Герцль иногда имел обыкновение
98
«Надежда Израиля».
Все свои надежды Герцль возлагал на императорское коммюнике, которое воображал как открытую поддержку своему делу со стороны самого могущественного человека Европы. Но когда оно было опубликовано, оказалось, что в нем опущены любые упоминания сионизма, о самой «еврейской делегации» говорилось лишь мимоходом и выражалась лишь «благосклонная заинтересованность» его величества в общем сельскохозяйственном развитии Палестины, «пока это развитие будет происходить при полном уважении к суверенной власти султана»14. Для Герцля это означало полное фиаско. Но благодаря способности видеть в ситуации только лучшее, которая позволяла ему не сдаваться после каждого следующего поражения, он даже в чернейшем своем отчаянии смог написать, что фиаско обернется победой, поскольку в длительной перспективе еврейскому народу пришлось бы заплатить «самый грабительский процент» за немецкий протекторат.
Сокрушительность этого провала заставила Герцля, хотя и не сразу, обратиться к Англии. А до того было еще четыре года неустанных трудов: новых конгрессов, петиций, дипломатических переговоров, речей и массовых митингов, и были еще три поездки в Константинополь по требованию жадных до денег турецких министров. В ходе личной аудиенции у султана в 1901 г. Абдул-Хамид согласился позволить евреям, если они возьмут на себя финансирование долгов Турции, создавать свои колонии, но это будут лишь разрозненные поселения, где евреи станут жить как турецкие граждане без собственной хартии — к тому же не в Палестине, а в Месопотамии. «Низенький, неухоженный, с плохо выкрашенной бородой и длинными желтыми зубами, с плохо подобранными разноцветными запонками, с блеющим голосом, в каждом слове — безразличие, в каждом взгляде робость… и этот человек правитель!» — с отвращением писал Герцль о султане. Он вернулся домой, вынужденный наконец признать, что в данный момент ничего полезного от турок добиться невозможно.
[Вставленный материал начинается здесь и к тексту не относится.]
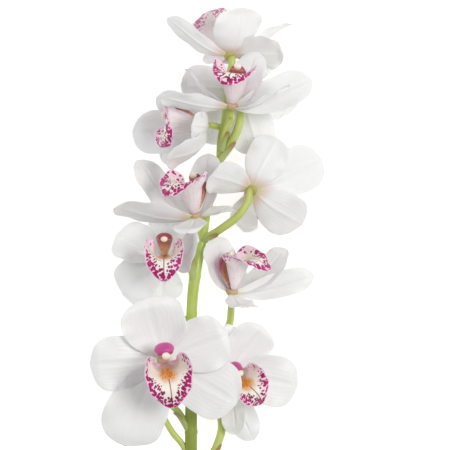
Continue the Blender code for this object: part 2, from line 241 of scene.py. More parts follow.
def add_tube(
    skin,
    path,
    radii,
    sides,
    square=(1.0, 1.0),
    up=(0.0, 0.0, 1.0),
    rib=0.0,
    ribs=6,
    kind=0.0,
    tone=0.0,
    hollow=0.0,
):
    """A closed rod along a path, square across and upwards, ribbed, and flatter below where hollow."""
    path = np.array(path, dtype=float)
    rows = len(path)
    ahead = np.gradient(path, axis=0)
    ahead /= np.linalg.norm(ahead, axis=1, keepdims=True)
    turn = np.linspace(0, 2 * math.pi, sides, endpoint=False)
    points = np.zeros((rows, sides, 3))
    side = None
    for i in range(rows):
        side = np.cross(ahead[i], np.array(up)) if side is None else side - ahead[i] * np.dot(side, ahead[i])
        side = unit(side)
        lift = np.cross(side, ahead[i])
        rise = radii[i] * (1 + rib * np.cos(ribs * turn))
        points[i] = (
            path[i]
            + np.outer(np.cos(turn) * square[0] * rise, side)
            + np.outer(np.sin(turn) * square[1] * rise * np.where(np.sin(turn) < 0, 1 - hollow, 1), lift)
        )

    s = np.repeat(np.linspace(0, 1, rows)[:, None], sides, axis=1)
    t = np.repeat((np.sin(turn))[None, :], rows, axis=0)
    place = np.stack((s, t, np.full_like(s, kind)), axis=2).reshape(-1, 3)
    place = np.vstack((place, place[0] * (1, 0, 1), place[-1] * (1, 0, 1)))
    round_at = np.repeat(np.cos(turn)[None, :], rows, axis=0) * np.array(radii)[:, None]
    along = np.repeat(run_along(path)[:, None], sides, axis=1)
    flat = np.stack((along, round_at, np.full_like(s, tone)), axis=2).reshape(-1, 3)
    flat = np.vstack((flat, flat[0], flat[-1]))

    index = np.arange(rows * sides).reshape(rows, sides)
    after = np.roll(index, -1, axis=1)
    wall = np.stack((index[:-1], after[:-1], after[1:], index[1:]), axis=2).reshape(-1, 4)
    first = rows * sides
    last = first + 1
    low = np.stack((np.full(sides, first), after[0], index[0], index[0]), axis=1)
    high = np.stack((np.full(sides, last), index[-1], after[-1], after[-1]), axis=1)
    points = np.vstack((points.reshape(-1, 3), path[0], path[-1]))
    skin.add(points, np.vstack((wall, low, high)), place, flat)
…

Но в 1900 г. в Лондоне прошел Четвертый конгресс, на котором был создан Еврейский национальный фонд, хотя ему и не хватало капитала в два миллиона фунтов, который Герцль считал жизненно необходимым. В одну из вспышек пророческого провидения, которые посещали его словно бы свыше, он предсказал, что «с этого момента сионистское движение будет подниматься все выше и выше… Британия великая, Британия свободная, Британия со взглядом, устремленным на семь морей, нас поймет»15.
Теперь его вниманием завладела вероятность того, что придется искать промежуточный плацдарм перед Палестиной в ожидании дальнейшего обнищания или полного коллапса Османской империи. Вернулась былая идея относительно Кипра: некогда в полете фантазии он мечтал, что отсюда евреи захватят Палестину силой. Другими возможными кандидатами были Эль-Ариш или какое-либо еще место на Синайском полуострове, известном тогда как Египетская Палестина, а в Библии — как «Родник Египта». И Кипр, и Синайский полуостров были оккупированы англичанами. Тем временем погромы в Румынии, от которых по всей Европе потянулся кровавый след беженцев, лишь усиливали тревогу. При всех мелодраматичных амбициях кайзера, именно Великобритания в конечном итоге стояла на подступах к Палестине. Англия, как написал некогда в одной прекрасной, пророческой фразе Герцль, «архимедова точка, где может быть приложен рычаг»16.